Saved entries
BEGIN

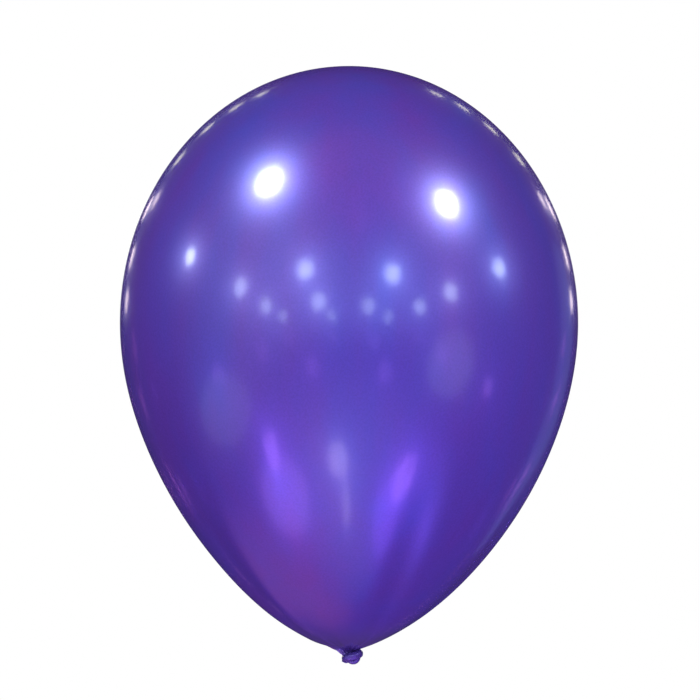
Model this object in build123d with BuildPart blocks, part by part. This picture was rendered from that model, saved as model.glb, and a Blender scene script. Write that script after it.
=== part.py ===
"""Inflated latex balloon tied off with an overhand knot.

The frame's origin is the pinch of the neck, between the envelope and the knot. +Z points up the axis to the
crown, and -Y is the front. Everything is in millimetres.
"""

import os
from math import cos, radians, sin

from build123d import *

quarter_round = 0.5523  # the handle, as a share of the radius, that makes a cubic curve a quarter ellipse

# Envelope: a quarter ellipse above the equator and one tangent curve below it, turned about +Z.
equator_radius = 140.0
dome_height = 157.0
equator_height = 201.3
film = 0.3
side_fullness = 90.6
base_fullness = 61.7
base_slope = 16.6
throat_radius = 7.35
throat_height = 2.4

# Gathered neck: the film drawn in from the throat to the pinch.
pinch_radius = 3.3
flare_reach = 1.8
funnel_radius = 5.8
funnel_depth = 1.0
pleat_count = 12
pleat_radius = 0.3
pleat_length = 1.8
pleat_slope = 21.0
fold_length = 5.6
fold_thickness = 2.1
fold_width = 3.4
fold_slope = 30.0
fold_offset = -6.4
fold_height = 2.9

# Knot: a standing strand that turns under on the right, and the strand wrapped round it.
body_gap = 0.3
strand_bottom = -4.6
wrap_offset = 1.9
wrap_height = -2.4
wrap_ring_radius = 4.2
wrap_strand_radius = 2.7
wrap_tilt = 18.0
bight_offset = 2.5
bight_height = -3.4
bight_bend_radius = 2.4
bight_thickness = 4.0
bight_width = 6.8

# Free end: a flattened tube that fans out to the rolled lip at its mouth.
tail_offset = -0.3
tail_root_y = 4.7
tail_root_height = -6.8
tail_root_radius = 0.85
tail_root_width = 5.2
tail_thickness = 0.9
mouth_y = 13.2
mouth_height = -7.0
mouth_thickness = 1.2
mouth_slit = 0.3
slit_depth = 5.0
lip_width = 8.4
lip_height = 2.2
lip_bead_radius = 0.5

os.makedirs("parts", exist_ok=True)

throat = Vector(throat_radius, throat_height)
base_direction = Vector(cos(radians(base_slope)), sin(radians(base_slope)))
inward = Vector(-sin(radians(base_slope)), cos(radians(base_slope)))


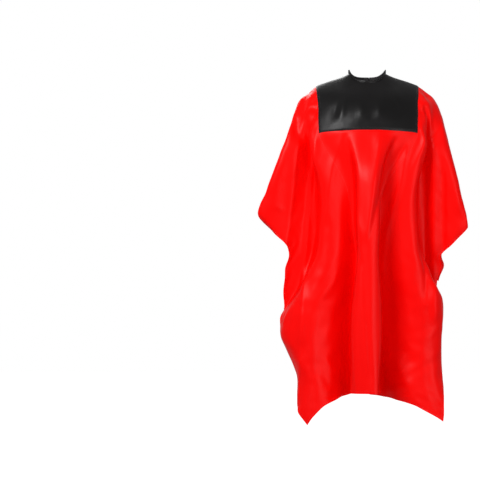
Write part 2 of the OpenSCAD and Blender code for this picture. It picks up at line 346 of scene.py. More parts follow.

END

* _SET TASK_: Write out a verbatim copy of the data, beginning with its first line and ending with the line that contains "quarter_round = 0.5523".

* _FULL SOLUTION_:
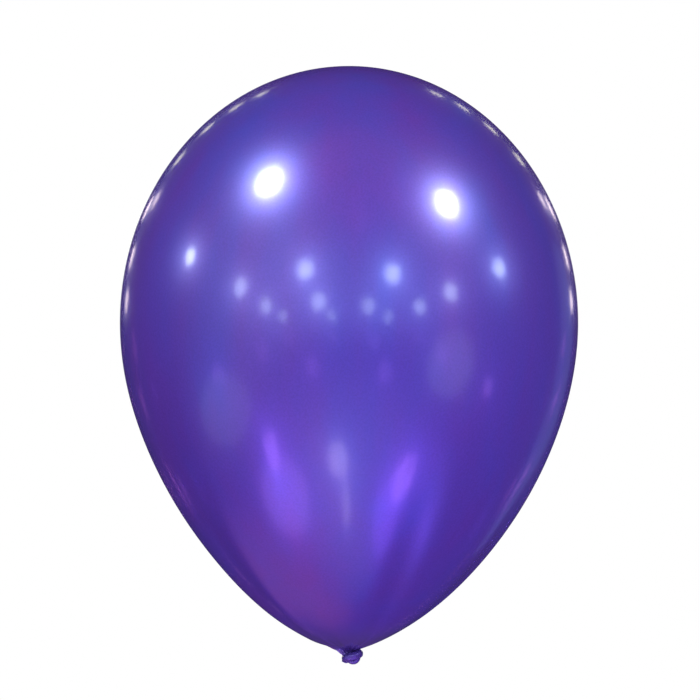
Model this object in build123d with BuildPart blocks, part by part. This picture was rendered from that model, saved as model.glb, and a Blender scene script. Write that script after it.
=== part.py ===
"""Inflated latex balloon tied off with an overhand knot.

The frame's origin is the pinch of the neck, between the envelope and the knot. +Z points up the axis to the
crown, and -Y is the front. Everything is in millimetres.
"""

import os
from math import cos, radians, sin

from build123d import *

quarter_round = 0.5523  # the handle, as a share of the radius, that makes a cubic curve a quarter ellipse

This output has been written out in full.